His presentation was in the form of a mock interview by Chrystia Freeland, newly-minted Liberal MP from Toronto-Centre. She gushed and fawned appropriately — “the smartest person I’ve ever met” — as he held forth in maddeningly condescending fashion on the role of government in the economy. Almost needless to say, he put in a plug for the Keystone pipeline, although it’s only fair to note that the applause for that was a little subdued.

We can’t have employees without employers, he said. We need — and this is a real quotation, I promise — “aggressive, thrusting entrepreneurs.” The more millionaires the better, he said. But of course, everyone deserves the opportunity to succeed.

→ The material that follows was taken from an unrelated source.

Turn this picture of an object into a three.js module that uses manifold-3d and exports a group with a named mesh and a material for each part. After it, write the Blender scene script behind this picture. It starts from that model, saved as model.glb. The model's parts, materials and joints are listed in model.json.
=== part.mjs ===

And we need “middle-class based economic growth.” (The working class, these days, isn’t even talked about in hushed whispers.)

After this, Justin Trudeau was, frankly, an anti-climax. One expects that a keynote speech will at least set a few broad policy themes. But it was just one bromide after another: Diversity makes us strong. Beat back fear with hope. Give everyone a chance to succeed. The middle class is in trouble. Canadians are tired of the politics of fear and division. Let’s have faith in each other.

“When is he going to talk policy,” I grumbled. A very pleasant young man from the Sun said, “He won’t.” Apparently the entire speech has gone out live in rehearsal a few hours before. “He’s going to call his wife now,” said my companion. And JT did.